My mom called me the other day to discuss my recent final exams and some other things. I told her I was beginning my search for jobs. She says, ‘oh that reminds me! I saw a job in the Midland paper for digital advertising, you should look at it!’
My first instinct was almost a wrinkled nose… but I was inclined to look anyways and promised her I’d grab the paper. At first I thought my lack of excitement for this find was because I probably thought my mom couldn’t possibly be right on the job title- who puts a digital advertising position in a print paper ad, right?
I looked up the ad and sure enough- it read many of the job responsibilities as the big glamorous jobs in big cities that I had been applying for. My no-rock-left-unturned job search attitude left me writing down the manager’s contact info.
But I got to thinking… What really caused my lack of excitement for this finding? Was it the lack of trust in my mom? Probably not, I trust her opinion and judgement in many things, especially when it comes to my future.
Was it because it was a local job and my perception with local positions were that they were small, lacked technology, and lacked modern ideas and philosophies? This could be possible, but I’ve applied for many local jobs, with high hopes of getting even an interview. In fact, deep down, a local offer would be ideal. It’s comfortable and close to my family. So a digital advertising offer that was local would almost a blessing.
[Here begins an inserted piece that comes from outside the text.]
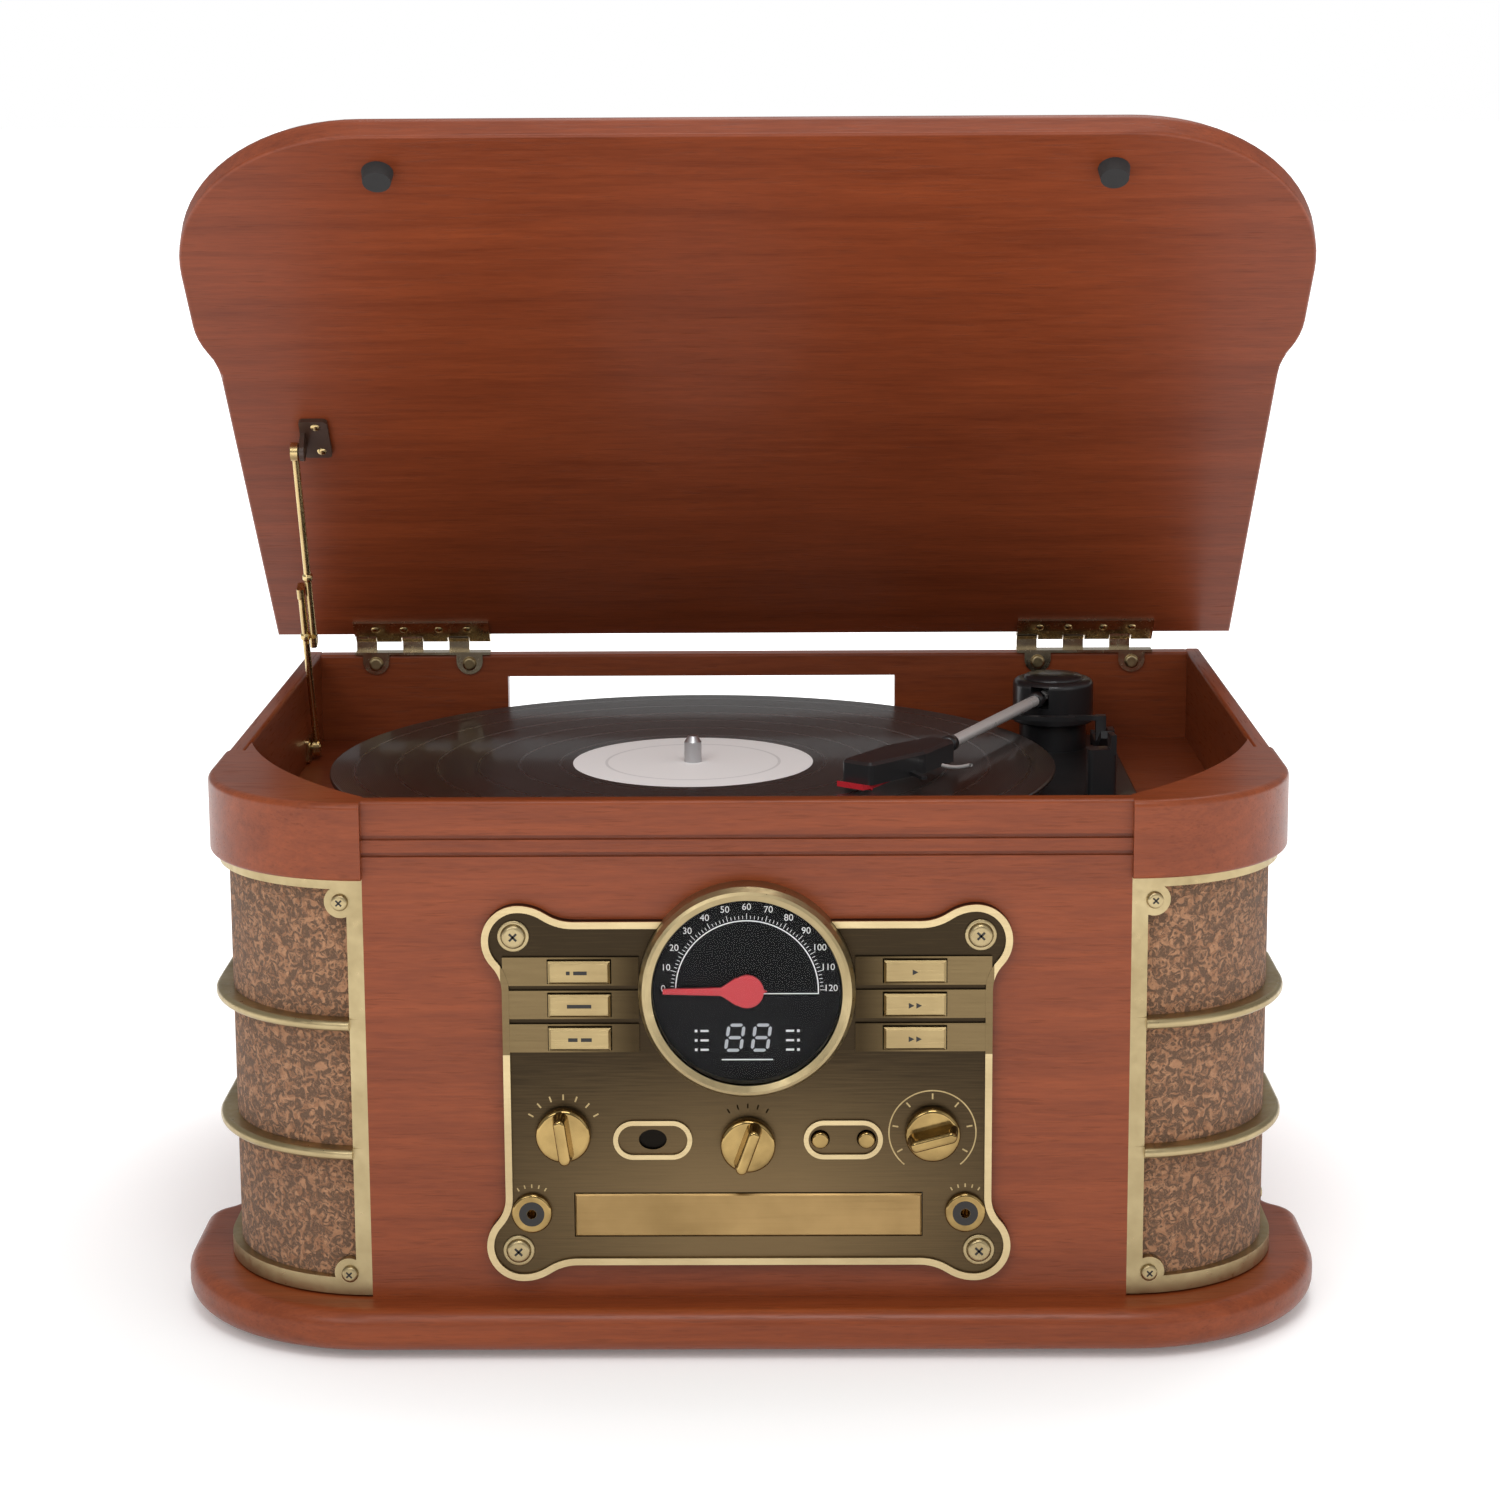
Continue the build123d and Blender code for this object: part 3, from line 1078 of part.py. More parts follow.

I should have been ecstatic when my mom mentioned this to me.
So what could it be? I am left with the conclusion that I truly find the job search rewarding. After a day of hard work on my day job or at school, I spend a couple of hours a day searching and applying for jobs. Some days are more successful than others, but I’ve done okay. I spend so much time and hard work on finding a job opening that I qualify for and that I desire, I spend even more time trying to perfect my application and supporting documents. I think that since I didn’t find the local job opening, I didn’t exactly feel the reward when I hit the send button.
Don’t get me wrong, even if I get an email or a phone call back, all of those feelings are out the window and I will be feeling somewhat successful in at least making the call-back list. The point is, the first reward for me comes from finding the perfect opening in such a tough economy. I can’t wait until I can feel the grander reward of a job offer that will change my life!